## Objective
Your task is to output the data exactly as it stands.

## Input
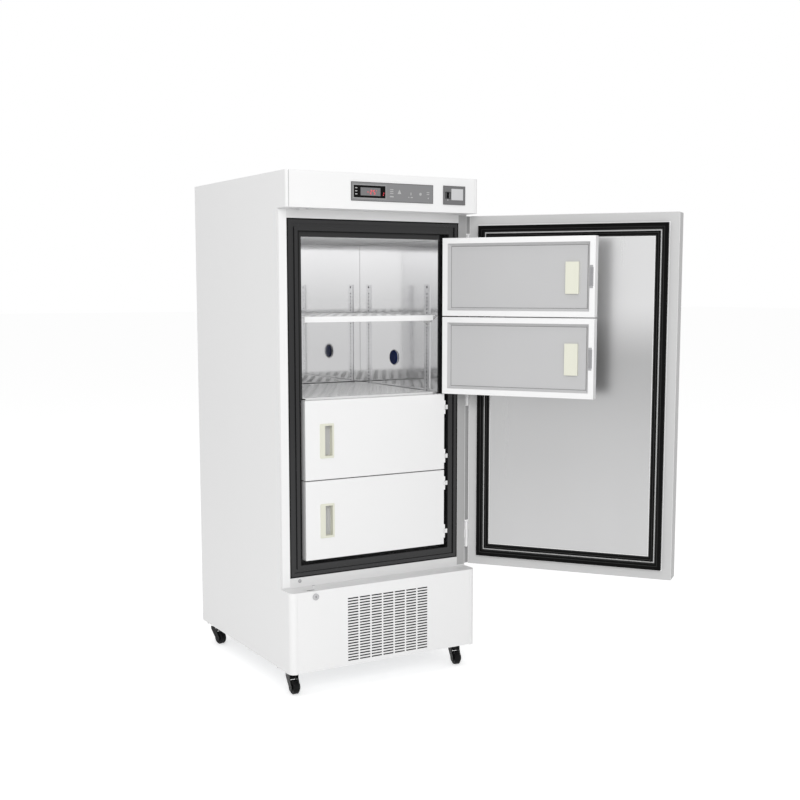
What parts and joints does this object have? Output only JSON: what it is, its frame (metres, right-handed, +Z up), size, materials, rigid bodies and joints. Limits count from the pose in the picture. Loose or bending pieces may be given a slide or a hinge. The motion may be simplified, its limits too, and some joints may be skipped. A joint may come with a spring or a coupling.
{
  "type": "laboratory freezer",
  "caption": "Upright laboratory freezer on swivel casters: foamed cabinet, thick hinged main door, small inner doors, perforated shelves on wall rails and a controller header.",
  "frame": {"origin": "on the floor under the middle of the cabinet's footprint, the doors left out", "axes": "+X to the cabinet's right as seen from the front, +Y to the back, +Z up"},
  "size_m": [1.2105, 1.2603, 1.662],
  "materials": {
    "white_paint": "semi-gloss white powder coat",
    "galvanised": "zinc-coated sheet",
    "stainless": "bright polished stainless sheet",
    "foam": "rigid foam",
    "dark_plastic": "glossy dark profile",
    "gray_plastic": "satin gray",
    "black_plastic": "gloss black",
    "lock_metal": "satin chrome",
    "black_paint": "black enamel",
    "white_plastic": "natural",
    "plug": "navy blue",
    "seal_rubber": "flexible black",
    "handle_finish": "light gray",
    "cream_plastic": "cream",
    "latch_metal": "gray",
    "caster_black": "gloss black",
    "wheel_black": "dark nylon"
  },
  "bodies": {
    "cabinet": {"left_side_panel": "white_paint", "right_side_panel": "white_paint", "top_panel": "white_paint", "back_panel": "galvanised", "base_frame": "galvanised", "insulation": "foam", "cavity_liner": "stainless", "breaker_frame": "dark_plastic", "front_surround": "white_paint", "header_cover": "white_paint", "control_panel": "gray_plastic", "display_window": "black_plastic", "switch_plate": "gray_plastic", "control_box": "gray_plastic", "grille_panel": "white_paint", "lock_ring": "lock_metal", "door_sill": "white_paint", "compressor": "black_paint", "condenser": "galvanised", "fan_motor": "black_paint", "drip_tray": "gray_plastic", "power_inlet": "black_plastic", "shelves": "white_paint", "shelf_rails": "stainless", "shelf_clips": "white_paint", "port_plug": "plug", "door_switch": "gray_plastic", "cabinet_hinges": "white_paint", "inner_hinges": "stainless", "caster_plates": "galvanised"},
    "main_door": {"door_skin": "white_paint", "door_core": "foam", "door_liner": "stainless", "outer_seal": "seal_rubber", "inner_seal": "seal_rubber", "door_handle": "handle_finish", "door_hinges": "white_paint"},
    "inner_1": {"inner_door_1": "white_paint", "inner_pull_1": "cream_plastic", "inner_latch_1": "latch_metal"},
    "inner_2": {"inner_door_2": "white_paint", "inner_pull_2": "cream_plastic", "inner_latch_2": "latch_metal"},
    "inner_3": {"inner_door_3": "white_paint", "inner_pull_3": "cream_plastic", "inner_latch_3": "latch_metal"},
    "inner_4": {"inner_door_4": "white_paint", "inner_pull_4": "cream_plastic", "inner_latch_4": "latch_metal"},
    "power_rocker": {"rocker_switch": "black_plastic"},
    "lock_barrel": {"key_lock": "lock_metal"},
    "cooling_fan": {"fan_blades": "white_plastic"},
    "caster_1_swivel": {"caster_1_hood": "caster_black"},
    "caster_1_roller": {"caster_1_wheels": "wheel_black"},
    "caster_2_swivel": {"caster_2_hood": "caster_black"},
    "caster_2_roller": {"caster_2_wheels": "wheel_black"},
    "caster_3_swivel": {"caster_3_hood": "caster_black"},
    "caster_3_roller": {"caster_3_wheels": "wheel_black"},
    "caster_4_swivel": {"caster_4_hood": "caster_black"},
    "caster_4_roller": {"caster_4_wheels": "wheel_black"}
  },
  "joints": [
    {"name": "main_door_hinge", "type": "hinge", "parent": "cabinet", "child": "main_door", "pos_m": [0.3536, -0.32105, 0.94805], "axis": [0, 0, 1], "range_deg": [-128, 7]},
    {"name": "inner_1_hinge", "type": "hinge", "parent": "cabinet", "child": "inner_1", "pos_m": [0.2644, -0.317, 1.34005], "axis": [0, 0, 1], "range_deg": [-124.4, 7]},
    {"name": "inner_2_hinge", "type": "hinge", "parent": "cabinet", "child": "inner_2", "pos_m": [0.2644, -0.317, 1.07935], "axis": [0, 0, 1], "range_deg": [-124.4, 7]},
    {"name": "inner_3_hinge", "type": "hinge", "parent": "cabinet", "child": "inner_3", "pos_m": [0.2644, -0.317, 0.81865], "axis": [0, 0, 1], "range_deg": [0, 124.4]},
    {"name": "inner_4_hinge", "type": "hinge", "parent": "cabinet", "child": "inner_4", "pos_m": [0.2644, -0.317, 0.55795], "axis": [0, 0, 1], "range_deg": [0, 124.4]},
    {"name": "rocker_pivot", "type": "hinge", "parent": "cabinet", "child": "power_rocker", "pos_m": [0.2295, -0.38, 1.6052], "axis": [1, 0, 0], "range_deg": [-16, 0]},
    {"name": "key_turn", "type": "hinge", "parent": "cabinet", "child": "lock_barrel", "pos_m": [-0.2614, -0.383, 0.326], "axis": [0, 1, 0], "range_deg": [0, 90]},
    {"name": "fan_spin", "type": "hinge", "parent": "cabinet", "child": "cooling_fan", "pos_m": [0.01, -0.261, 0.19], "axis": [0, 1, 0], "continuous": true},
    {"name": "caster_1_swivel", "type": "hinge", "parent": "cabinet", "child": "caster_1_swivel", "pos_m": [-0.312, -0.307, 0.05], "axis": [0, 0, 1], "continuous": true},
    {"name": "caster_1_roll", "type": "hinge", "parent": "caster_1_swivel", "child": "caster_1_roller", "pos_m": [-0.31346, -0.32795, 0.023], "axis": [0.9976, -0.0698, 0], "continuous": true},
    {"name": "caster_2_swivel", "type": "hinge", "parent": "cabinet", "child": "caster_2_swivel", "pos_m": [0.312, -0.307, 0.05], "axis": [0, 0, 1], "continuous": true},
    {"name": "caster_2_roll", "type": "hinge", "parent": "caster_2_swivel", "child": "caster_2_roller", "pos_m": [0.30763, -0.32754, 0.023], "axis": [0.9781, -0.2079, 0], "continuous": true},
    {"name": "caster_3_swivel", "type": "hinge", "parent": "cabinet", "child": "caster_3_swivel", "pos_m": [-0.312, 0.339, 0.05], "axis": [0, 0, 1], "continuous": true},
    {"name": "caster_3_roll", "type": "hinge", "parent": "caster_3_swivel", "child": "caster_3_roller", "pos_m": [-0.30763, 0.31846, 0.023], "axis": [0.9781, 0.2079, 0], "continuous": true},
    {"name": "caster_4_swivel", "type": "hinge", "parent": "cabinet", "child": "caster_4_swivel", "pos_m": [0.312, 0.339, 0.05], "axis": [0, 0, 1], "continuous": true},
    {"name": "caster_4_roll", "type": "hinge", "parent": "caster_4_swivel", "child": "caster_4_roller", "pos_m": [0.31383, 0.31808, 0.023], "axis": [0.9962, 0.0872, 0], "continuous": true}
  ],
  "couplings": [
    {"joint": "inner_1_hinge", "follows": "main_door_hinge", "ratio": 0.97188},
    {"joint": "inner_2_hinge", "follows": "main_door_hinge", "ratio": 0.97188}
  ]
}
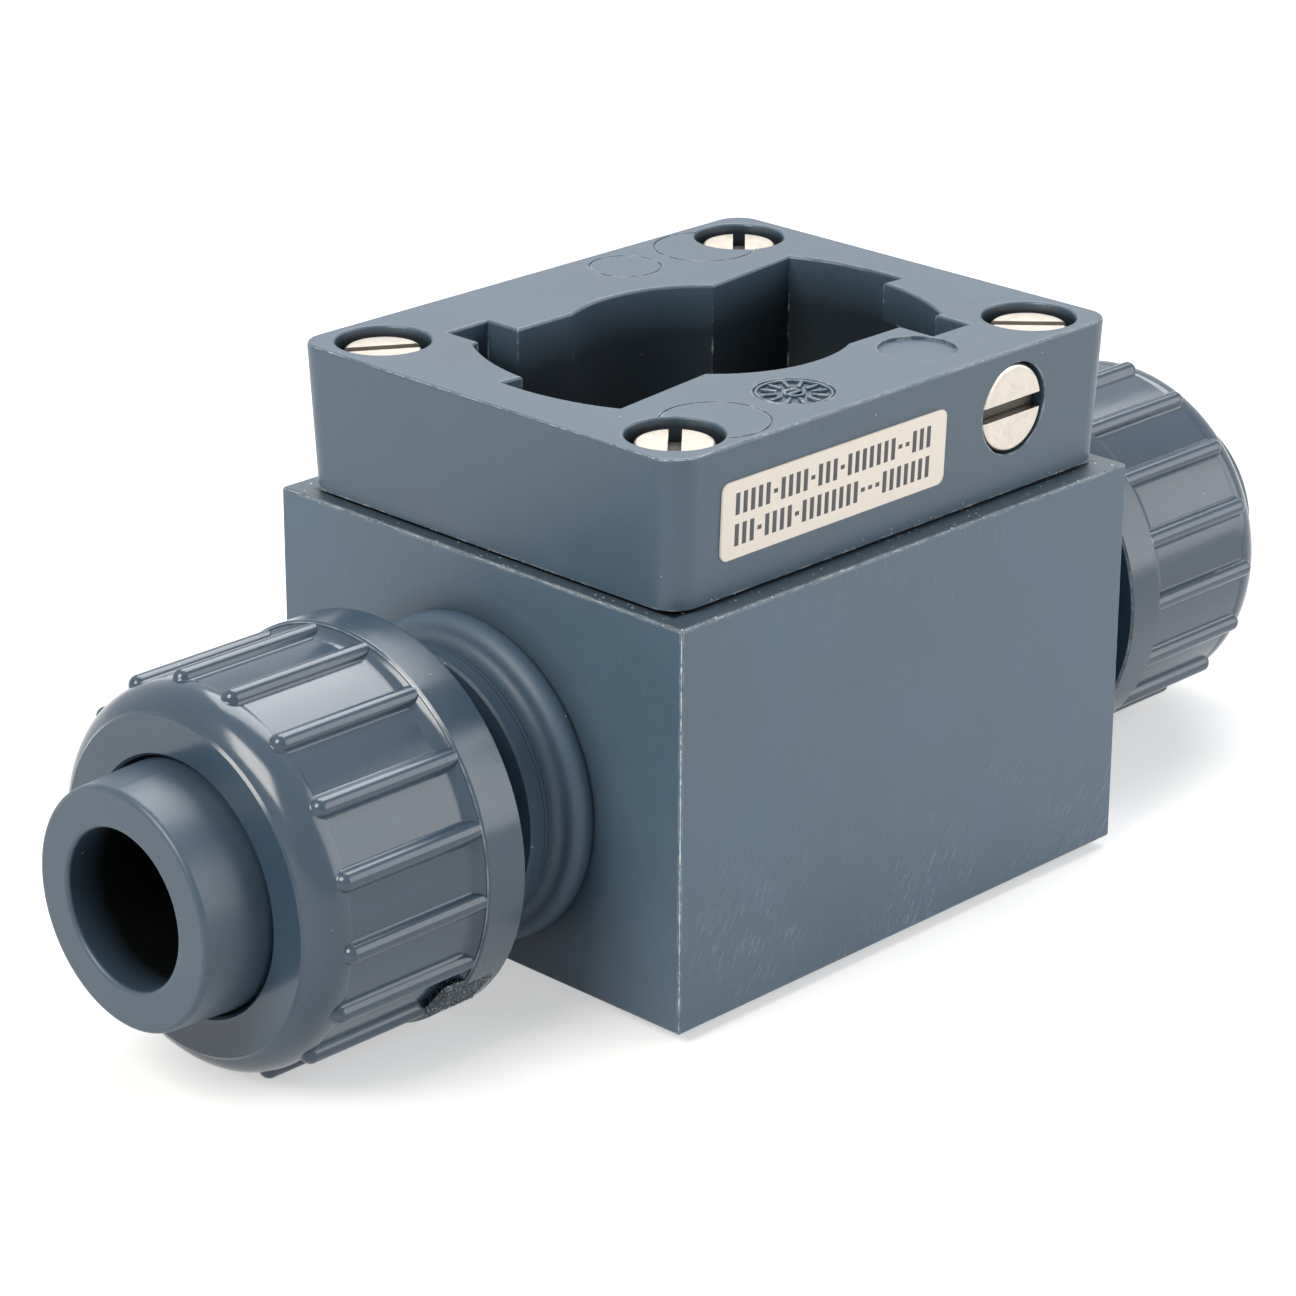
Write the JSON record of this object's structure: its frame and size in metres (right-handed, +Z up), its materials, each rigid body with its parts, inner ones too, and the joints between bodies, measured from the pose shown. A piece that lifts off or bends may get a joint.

## Full solution
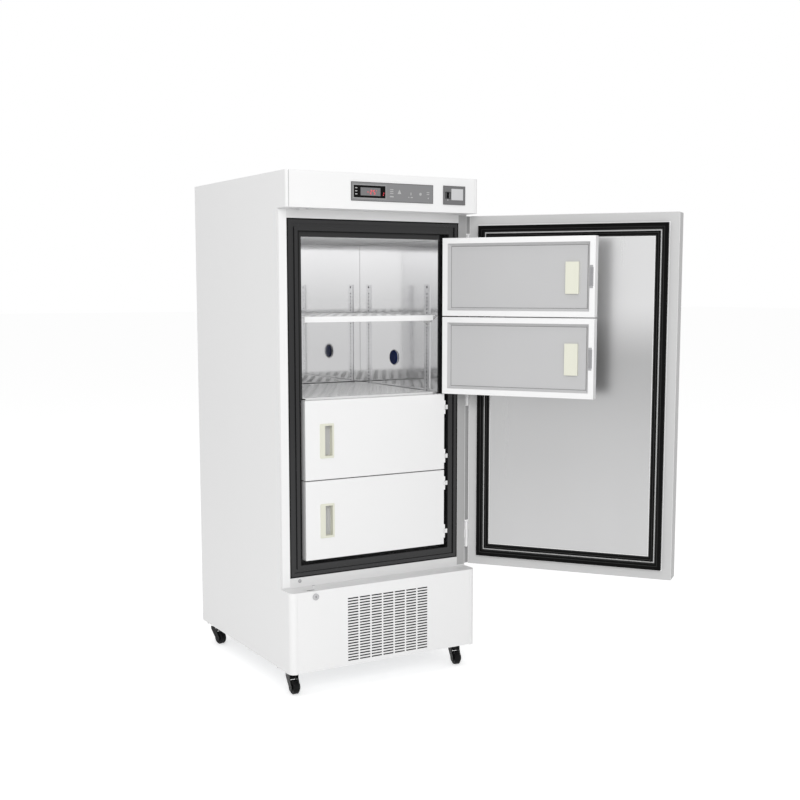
What parts and joints does this object have? Output only JSON: what it is, its frame (metres, right-handed, +Z up), size, materials, rigid bodies and joints. Limits count from the pose in the picture. Loose or bending pieces may be given a slide or a hinge. The motion may be simplified, its limits too, and some joints may be skipped. A joint may come with a spring or a coupling.
{
  "type": "laboratory freezer",
  "caption": "Upright laboratory freezer on swivel casters: foamed cabinet, thick hinged main door, small inner doors, perforated shelves on wall rails and a controller header.",
  "frame": {"origin": "on the floor under the middle of the cabinet's footprint, the doors left out", "axes": "+X to the cabinet's right as seen from the front, +Y to the back, +Z up"},
  "size_m": [1.2105, 1.2603, 1.662],
  "materials": {
    "white_paint": "semi-gloss white powder coat",
    "galvanised": "zinc-coated sheet",
    "stainless": "bright polished stainless sheet",
    "foam": "rigid foam",
    "dark_plastic": "glossy dark profile",
    "gray_plastic": "satin gray",
    "black_plastic": "gloss black",
    "lock_metal": "satin chrome",
    "black_paint": "black enamel",
    "white_plastic": "natural",
    "plug": "navy blue",
    "seal_rubber": "flexible black",
    "handle_finish": "light gray",
    "cream_plastic": "cream",
    "latch_metal": "gray",
    "caster_black": "gloss black",
    "wheel_black": "dark nylon"
  },
  "bodies": {
    "cabinet": {"left_side_panel": "white_paint", "right_side_panel": "white_paint", "top_panel": "white_paint", "back_panel": "galvanised", "base_frame": "galvanised", "insulation": "foam", "cavity_liner": "stainless", "breaker_frame": "dark_plastic", "front_surround": "white_paint", "header_cover": "white_paint", "control_panel": "gray_plastic", "display_window": "black_plastic", "switch_plate": "gray_plastic", "control_box": "gray_plastic", "grille_panel": "white_paint", "lock_ring": "lock_metal", "door_sill": "white_paint", "compressor": "black_paint", "condenser": "galvanised", "fan_motor": "black_paint", "drip_tray": "gray_plastic", "power_inlet": "black_plastic", "shelves": "white_paint", "shelf_rails": "stainless", "shelf_clips": "white_paint", "port_plug": "plug", "door_switch": "gray_plastic", "cabinet_hinges": "white_paint", "inner_hinges": "stainless", "caster_plates": "galvanised"},
    "main_door": {"door_skin": "white_paint", "door_core": "foam", "door_liner": "stainless", "outer_seal": "seal_rubber", "inner_seal": "seal_rubber", "door_handle": "handle_finish", "door_hinges": "white_paint"},
    "inner_1": {"inner_door_1": "white_paint", "inner_pull_1": "cream_plastic", "inner_latch_1": "latch_metal"},
    "inner_2": {"inner_door_2": "white_paint", "inner_pull_2": "cream_plastic", "inner_latch_2": "latch_metal"},
    "inner_3": {"inner_door_3": "white_paint", "inner_pull_3": "cream_plastic", "inner_latch_3": "latch_metal"},
    "inner_4": {"inner_door_4": "white_paint", "inner_pull_4": "cream_plastic", "inner_latch_4": "latch_metal"},
    "power_rocker": {"rocker_switch": "black_plastic"},
    "lock_barrel": {"key_lock": "lock_metal"},
    "cooling_fan": {"fan_blades": "white_plastic"},
    "caster_1_swivel": {"caster_1_hood": "caster_black"},
    "caster_1_roller": {"caster_1_wheels": "wheel_black"},
    "caster_2_swivel": {"caster_2_hood": "caster_black"},
    "caster_2_roller": {"caster_2_wheels": "wheel_black"},
    "caster_3_swivel": {"caster_3_hood": "caster_black"},
    "caster_3_roller": {"caster_3_wheels": "wheel_black"},
    "caster_4_swivel": {"caster_4_hood": "caster_black"},
    "caster_4_roller": {"caster_4_wheels": "wheel_black"}
  },
  "joints": [
    {"name": "main_door_hinge", "type": "hinge", "parent": "cabinet", "child": "main_door", "pos_m": [0.3536, -0.32105, 0.94805], "axis": [0, 0, 1], "range_deg": [-128, 7]},
    {"name": "inner_1_hinge", "type": "hinge", "parent": "cabinet", "child": "inner_1", "pos_m": [0.2644, -0.317, 1.34005], "axis": [0, 0, 1], "range_deg": [-124.4, 7]},
    {"name": "inner_2_hinge", "type": "hinge", "parent": "cabinet", "child": "inner_2", "pos_m": [0.2644, -0.317, 1.07935], "axis": [0, 0, 1], "range_deg": [-124.4, 7]},
    {"name": "inner_3_hinge", "type": "hinge", "parent": "cabinet", "child": "inner_3", "pos_m": [0.2644, -0.317, 0.81865], "axis": [0, 0, 1], "range_deg": [0, 124.4]},
    {"name": "inner_4_hinge", "type": "hinge", "parent": "cabinet", "child": "inner_4", "pos_m": [0.2644, -0.317, 0.55795], "axis": [0, 0, 1], "range_deg": [0, 124.4]},
    {"name": "rocker_pivot", "type": "hinge", "parent": "cabinet", "child": "power_rocker", "pos_m": [0.2295, -0.38, 1.6052], "axis": [1, 0, 0], "range_deg": [-16, 0]},
    {"name": "key_turn", "type": "hinge", "parent": "cabinet", "child": "lock_barrel", "pos_m": [-0.2614, -0.383, 0.326], "axis": [0, 1, 0], "range_deg": [0, 90]},
    {"name": "fan_spin", "type": "hinge", "parent": "cabinet", "child": "cooling_fan", "pos_m": [0.01, -0.261, 0.19], "axis": [0, 1, 0], "continuous": true},
    {"name": "caster_1_swivel", "type": "hinge", "parent": "cabinet", "child": "caster_1_swivel", "pos_m": [-0.312, -0.307, 0.05], "axis": [0, 0, 1], "continuous": true},
    {"name": "caster_1_roll", "type": "hinge", "parent": "caster_1_swivel", "child": "caster_1_roller", "pos_m": [-0.31346, -0.32795, 0.023], "axis": [0.9976, -0.0698, 0], "continuous": true},
    {"name": "caster_2_swivel", "type": "hinge", "parent": "cabinet", "child": "caster_2_swivel", "pos_m": [0.312, -0.307, 0.05], "axis": [0, 0, 1], "continuous": true},
    {"name": "caster_2_roll", "type": "hinge", "parent": "caster_2_swivel", "child": "caster_2_roller", "pos_m": [0.30763, -0.32754, 0.023], "axis": [0.9781, -0.2079, 0], "continuous": true},
    {"name": "caster_3_swivel", "type": "hinge", "parent": "cabinet", "child": "caster_3_swivel", "pos_m": [-0.312, 0.339, 0.05], "axis": [0, 0, 1], "continuous": true},
    {"name": "caster_3_roll", "type": "hinge", "parent": "caster_3_swivel", "child": "caster_3_roller", "pos_m": [-0.30763, 0.31846, 0.023], "axis": [0.9781, 0.2079, 0], "continuous": true},
    {"name": "caster_4_swivel", "type": "hinge", "parent": "cabinet", "child": "caster_4_swivel", "pos_m": [0.312, 0.339, 0.05], "axis": [0, 0, 1], "continuous": true},
    {"name": "caster_4_roll", "type": "hinge", "parent": "caster_4_swivel", "child": "caster_4_roller", "pos_m": [0.31383, 0.31808, 0.023], "axis": [0.9962, 0.0872, 0], "continuous": true}
  ],
  "couplings": [
    {"joint": "inner_1_hinge", "follows": "main_door_hinge", "ratio": 0.97188},
    {"joint": "inner_2_hinge", "follows": "main_door_hinge", "ratio": 0.97188}
  ]
}
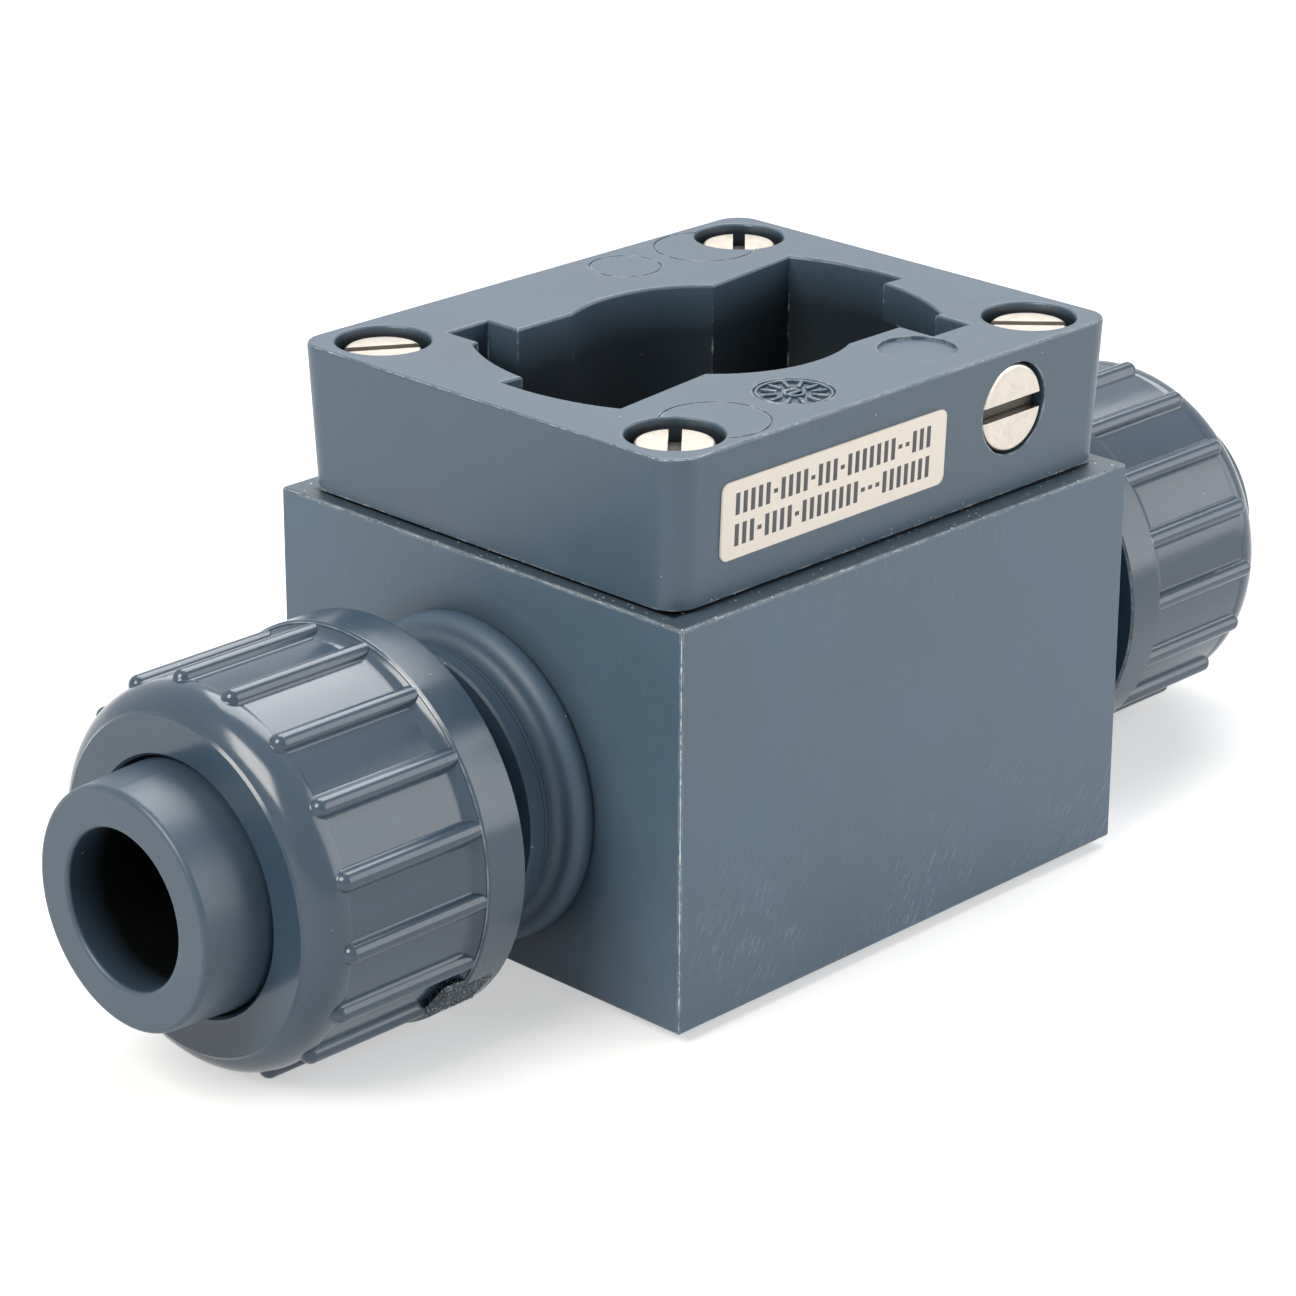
Write the JSON record of this object's structure: its frame and size in metres (right-handed, +Z up), its materials, each rigid body with its parts, inner ones too, and the joints between bodies, measured from the pose shown. A piece that lifts off or bends may get a joint.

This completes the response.